Though our country is regenerating itself, it still harbors many remnants of the Socialist era. The Soviet Union had almost entirely eradicated from people’s consciousness a sense of responsibility for the environment. Russian slovenliness makes itself noticeable everywhere. In the long years under the watchful eye of a police state, one often couldn’t trust even one’s closest friends, hence the sullen faces and the close-lipped caginess in public. This is exacerbated by the never-ending stress: in a city with such an exorbitantly high cost of living, everyone’s mind is focused on his or her own survival. The contrast between the poor and the rich, who not infrequently live under the same roof, can be especially glaring here. You’ll encounter both in the center of the city: chauffeured Maibachs glide past penniless clochards, while urban gigolos and provincial bumpkins pursue happiness side by side. That’s Moscow today.
Europe and Asia have encountered and cross-fertilized each other in Russia for generations. Here you’ll find everything from the Orient, and that also includes the shish kebabs on grilling in Moscow’s parks and the enormous variety of dishes that come to the table. Last but surely not least, the oriental influence also brings a mentality that expresses itself through improvisation. Improvisation is essential in Moscow, where nothing works without it. Anyone who insists on adhering to a predefined plan is doomed to failure right from the start here.

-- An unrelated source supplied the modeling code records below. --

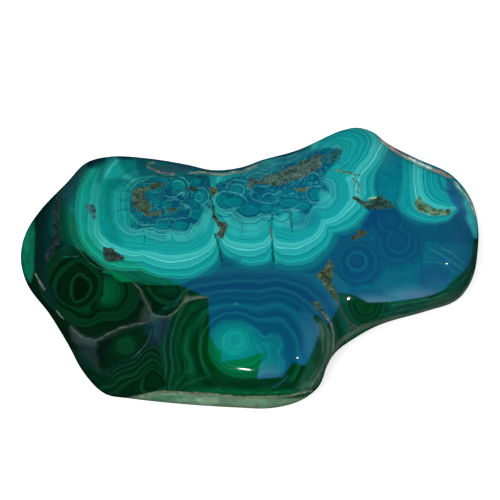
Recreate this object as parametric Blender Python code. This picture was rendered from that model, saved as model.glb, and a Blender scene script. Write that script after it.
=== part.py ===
"""Polished malachite freeform: one rounded, gently domed stone that lies on its flat underside.

Metres, +Z up.  The origin is the middle of the stone's footprint box, on the surface it rests on.
Run with: blender --background --python part.py
"""
import math

import bpy
import numpy as np

MM = 0.001

# ---- driving dimensions, in millimetres -------------------------------------------------
LENGTH = 121.2          # left tip to right tip, along X
DEPTH = 78.7            # front edge to back crown, along Y
WAIST_HEIGHT = 13.0     # height of the widest line round the stone above the surface it rests on
CROWN_RISE = 13.2       # how far the polished face stands above the waist, before its doming
KEEL_DROP = 13.7        # how far the underside would reach below the waist before it is ground flat
FACE_DOME = 3.6         # extra height of the face at its middle
DOME_REACH_X = 62.0     # half length over which the doming runs out
DOME_REACH_Y = 42.0     # half depth over which the doming runs out
UNDER_ROUNDING = 15.0   # how far in from the edge the underside stays rounded

# The outline seen from above, anticlockwise from the right tip: x, y, and how far in from the
# edge the rounding of the polished face reaches there.
OUTLINE = [
    (60.8, 12.0, 9.0),      # right tip
    (59.0, 19.0, 9.0),
    (54.2, 25.3, 9.0),
    (45.5, 29.8, 9.0),
    (38.0, 34.2, 9.0),
    (33.8, 37.9, 8.5),
    (29.2, 39.4, 8.5),      # back crown
    (24.3, 38.5, 9.0),
    (12.2, 32.4, 10.0),
    (3.0, 29.5, 10.0),
    (-2.8, 27.2, 10.0),
    (-9.5, 26.4, 9.5),      # hollow of the back edge
    (-16.0, 28.0, 9.5),
    (-27.0, 30.1, 10.0),
    (-37.0, 30.9, 11.0),
    (-44.0, 29.2, 13.0),    # back left corner
    (-49.2, 23.3, 15.0),
    (-55.9, 15.3, 16.0),
    (-59.5, 8.7, 17.0),
    (-60.4, 2.2, 17.0),     # left tip
    (-58.6, -4.5, 16.0),
    (-52.9, -12.5, 14.0),
    (-47.8, -21.1, 13.0),
    (-43.2, -29.7, 13.0),
    (-37.8, -35.3, 13.0),   # front left corner
    (-31.0, -36.6, 13.0),
    (-18.0, -38.1, 13.0),
    (-4.0, -39.1, 13.0),
    (6.0, -39.3, 13.0),     # front edge
    (13.8, -37.1, 12.0),
    (18.4, -33.3, 11.0),    # front right corner
    (20.6, -27.5, 12.0),
    (23.0, -23.5, 16.0),    # notch between the two lobes
    (28.2, -19.3, 18.0),
    (35.0, -15.4, 14.0),
    (47.0, -11.6, 11.0),
    (55.2, -8.4, 10.0),     # front corner of the right lobe
    (59.0, -3.0, 9.0),
    (60.6, 4.7, 9.0),
]

# Swells and hollows of the polished face: x, y, radius, height
SWELLS = [
    (-4.0, -22.0, 17.0, 1.6),     # swell behind the front edge
    (46.0, 8.0, 17.0, 1.0),       # swell of the right lobe
    (-30.0, 6.0, 20.0, 0.8),      # swell of the left half
    (27.0, -12.0, 11.0, -2.6),    # hollow that runs in from the notch
    (-8.0, 24.0, 14.0, -1.0),     # hollow behind, at the dip of the back edge
]

# ---- how finely the solid is faceted ----------------------------------------------------
ROUND_STEPS = 96        # points round the waist
EDGE_RINGS = 8          # rings over the rounded edge, on the face and again on the underside
EDGE_SWEEP = 74.0       # degrees of the edge's rounding that those rings cover
FACE_RINGS = 8          # rings from the rounded edge to the middle
SPLINE_STEPS = 24       # steps between two outline points when the curve is measured
EDGE_LIMIT = 0.5        # the edge rings keep outside this share of the way to the waist
TRUE_WITHIN = 1.0       # the distance in from the waist is exact up to here
SOFT_BEYOND = 4.0       # and fully smoothed from here on


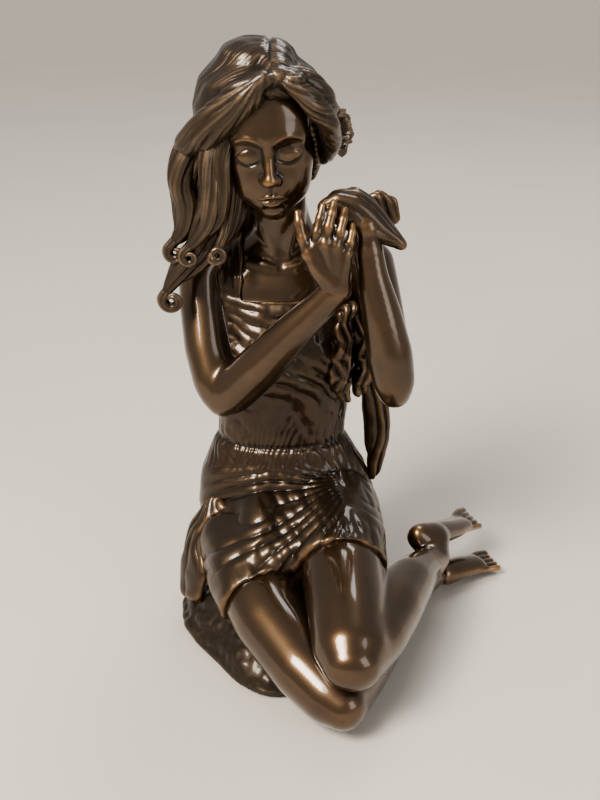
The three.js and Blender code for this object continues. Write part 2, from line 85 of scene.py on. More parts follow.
def room_for(*names):
    """The corners of a box round CAD nodes, with room for their clay's distances."""
    boxes = [box_mm(name) for name in names]
    return np.min([low for low, _ in boxes], 0) - REACH, np.max([high for _, high in boxes], 0) + REACH


def unit(vector):
    vector = np.asarray(vector, float)
    return vector / np.linalg.norm(vector)


def ramp(value, low, high):
    """0 below low, 1 above high, and smooth between."""
    t = np.clip((value - low) / (high - low), 0, 1)
    return t * t * (3 - 2 * t)


def waves(points, size, seed, count=12):
    """Smooth noise from -1 to 1 with features about size mm across: a sum of waves in seeded directions."""
    rng = np.random.default_rng(seed)
    total = np.zeros(len(points))
    for _ in range(count):
        direction = rng.normal(size=3)
        direction *= rng.uniform(0.6, 1.5) / np.linalg.norm(direction)
        total += np.sin(points @ direction * (math.pi / size) + rng.uniform(0, 2 * math.pi))
    return total / math.sqrt(count / 2) / 1.6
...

Moscow is a merciless city, but also a very beautiful one. Much of its beauty is due to the special light. In the summertime, the city and its many stately buildings are radiant in this
unique light. Even at midnight, the city is still aglow with the reflection of sunset above the golden domes and towers. Their beauty can help you forget the dilapidated staircases and the awful traffic jams.
That’s contemporary Russia, with all its majesty and bearishness, wisdom and narrowness, beauty and gracelessness. As in every country, here too everything is represented. The Russians themselves, as well as their foreign guests, all criticize the prevailing regulations and the local way of life. But one thing is remarkable: you’ll frequently notice that people from prosperous Western countries who visit Russia for the first time, having overcome their initial culture shock, suddenly pause for a moment and become contemplative. They’ve been touched by something about this country with its poorly organized daily life, something that’s obviously lacking in their orderly, smoothly functioning homelands. The most inquisitive ones among these visitors return here again and again. A few are even willing to spend some time living here, where they necessarily confront the ubiquitous confusion and the innumerable inconveniences of everyday Russian life. They’re willing to accept austerities: the main thing is that they’re able to feel the Russian communal spirit, the Russian benevolence and, so to speak, a certain neglectfulness which, though it brings prosperity to no one, also lets visitors forget about the ceaseless haste and perfectly regulated orderliness of their homelands. They just want to feel how wonderful it is to simply be alive.
In this book, we try to unite aspects that seem at first glance to be irreconcilable and contradictory: the beauty of the Russian cities, the beauty of provincial Russia and the beauty of the Russian girls. We attempt to reflect the Russian spirit of adventure. May this book serve as your guide through an extraordinary, unique and unconventional country.